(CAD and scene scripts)
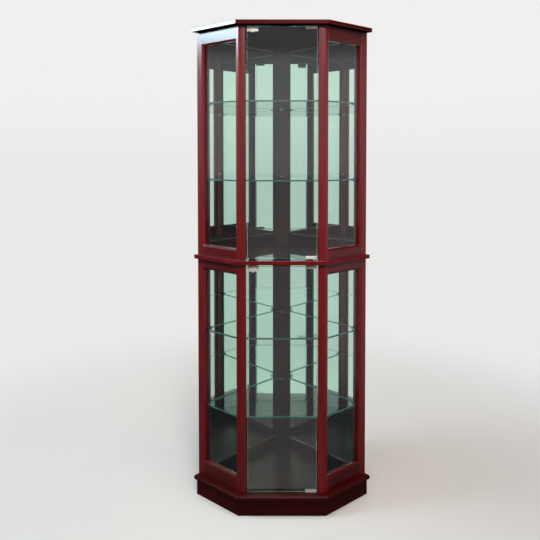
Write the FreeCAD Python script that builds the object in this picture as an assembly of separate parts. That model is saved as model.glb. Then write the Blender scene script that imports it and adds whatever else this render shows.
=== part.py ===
import FreeCAD, Part
import math
import os

# Five-sided corner curio cabinet in two glazed stages, one above the other.
# Millimetres, +Z up. The front faces -Y, and left and right are as seen from the front.
# The origin is on the floor, in the middle of the cabinet's bounding box.
# Plan points are (x, y), with y measured back from the plane of the front posts' faces.

# plan of the carcass at the faces of the posts
front_width = 314.0             # front facet, corner to corner
cabinet_width = 648.0           # across the outer corners of the rear posts
side_run = 142.0                # from the front facet back to those corners
front_post_face = 26.0          # part of the front facet that each front post takes

# heights, from the floor up
plinth_height = 63.0
moulding_thick = 15.0
lower_frame_height = 846.0
waist_thick = 15.0
upper_frame_height = 846.0
top_thick = 15.0
floor_thick = 15.0
floor_drop = 27.0               # floor panel's top below the moulding's top

# boards and base, measured out from the posts' faces
top_overhang = 24.0
waist_overhang = 18.0
moulding_overhang = 24.0
moulding_inset = 28.0           # moulding's inner edge behind the posts' faces
plinth_overhang = 10.0
plinth_thick = 15.0
floor_groove = 5.0              # floor panel's tongue in the plinth boards
board_edge_radius = 1.5
moulding_top_radius = 7.0
moulding_low_radius = 5.0

# posts and side frames
frame_depth = 22.0
front_post_side = 18.0          # part of the side facet that a front post takes
front_post_crown = 1.0          # rise of the post's domed face
front_post_radius = 1.5
rear_post_side = 32.0           # part of the side facet that a rear post takes
rear_post_width = 50.0          # rear post along the wall
upper_top_rail = 53.0
upper_bottom_rail = 39.0
lower_top_rail = 40.0
lower_bottom_rail = 59.0

# glazing of the side frames
slope_width = 7.0               # sloping edge round the glass
slope_depth = 5.0
glass_inset = 13.0              # face of the frame to the face of the glass
side_glass_thick = 4.0
glazing_rabbet = 6.0
glazing_clearance = 1.0
bead_mitre_gap = 0.2            # each bead's end to the mitre line

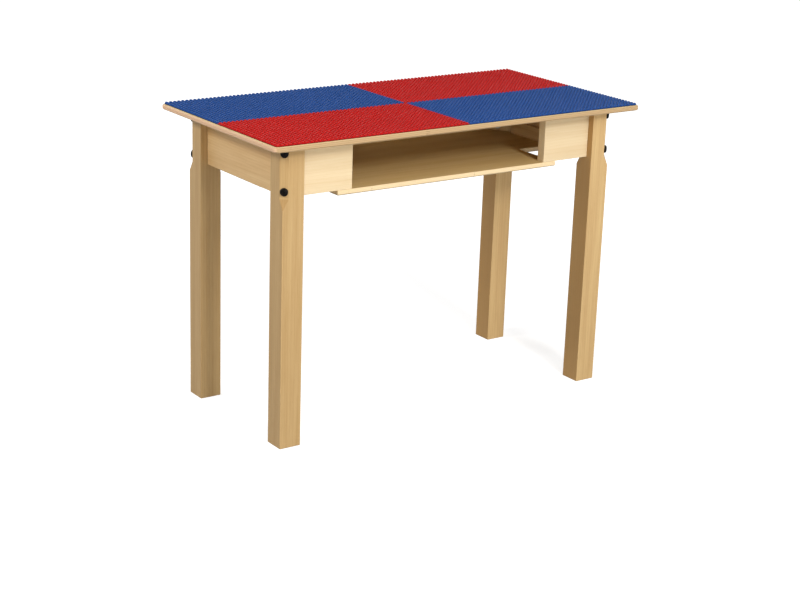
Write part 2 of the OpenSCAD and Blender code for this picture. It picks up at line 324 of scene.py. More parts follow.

[WHAT THE EXERCISE ASKS]
Each line from the top of the material above through the line with "moulding_low_radius = 5.0" must be echoed exactly, and no other line.

[EXERCISE OUTPUT]
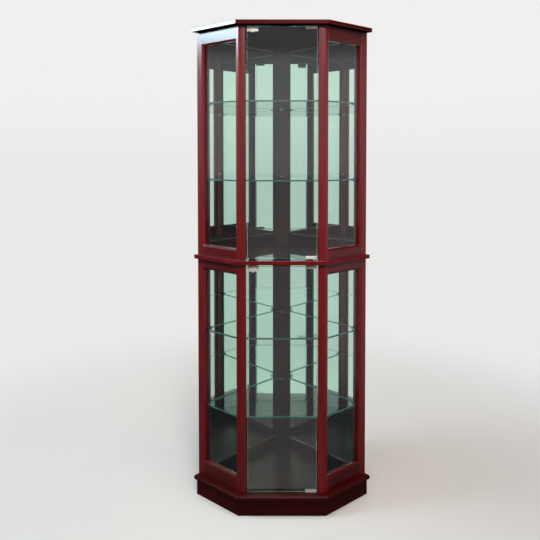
Write the FreeCAD Python script that builds the object in this picture as an assembly of separate parts. That model is saved as model.glb. Then write the Blender scene script that imports it and adds whatever else this render shows.
=== part.py ===
import FreeCAD, Part
import math
import os

# Five-sided corner curio cabinet in two glazed stages, one above the other.
# Millimetres, +Z up. The front faces -Y, and left and right are as seen from the front.
# The origin is on the floor, in the middle of the cabinet's bounding box.
# Plan points are (x, y), with y measured back from the plane of the front posts' faces.

# plan of the carcass at the faces of the posts
front_width = 314.0             # front facet, corner to corner
cabinet_width = 648.0           # across the outer corners of the rear posts
side_run = 142.0                # from the front facet back to those corners
front_post_face = 26.0          # part of the front facet that each front post takes

# heights, from the floor up
plinth_height = 63.0
moulding_thick = 15.0
lower_frame_height = 846.0
waist_thick = 15.0
upper_frame_height = 846.0
top_thick = 15.0
floor_thick = 15.0
floor_drop = 27.0               # floor panel's top below the moulding's top

# boards and base, measured out from the posts' faces
top_overhang = 24.0
waist_overhang = 18.0
moulding_overhang = 24.0
moulding_inset = 28.0           # moulding's inner edge behind the posts' faces
plinth_overhang = 10.0
plinth_thick = 15.0
floor_groove = 5.0              # floor panel's tongue in the plinth boards
board_edge_radius = 1.5
moulding_top_radius = 7.0
moulding_low_radius = 5.0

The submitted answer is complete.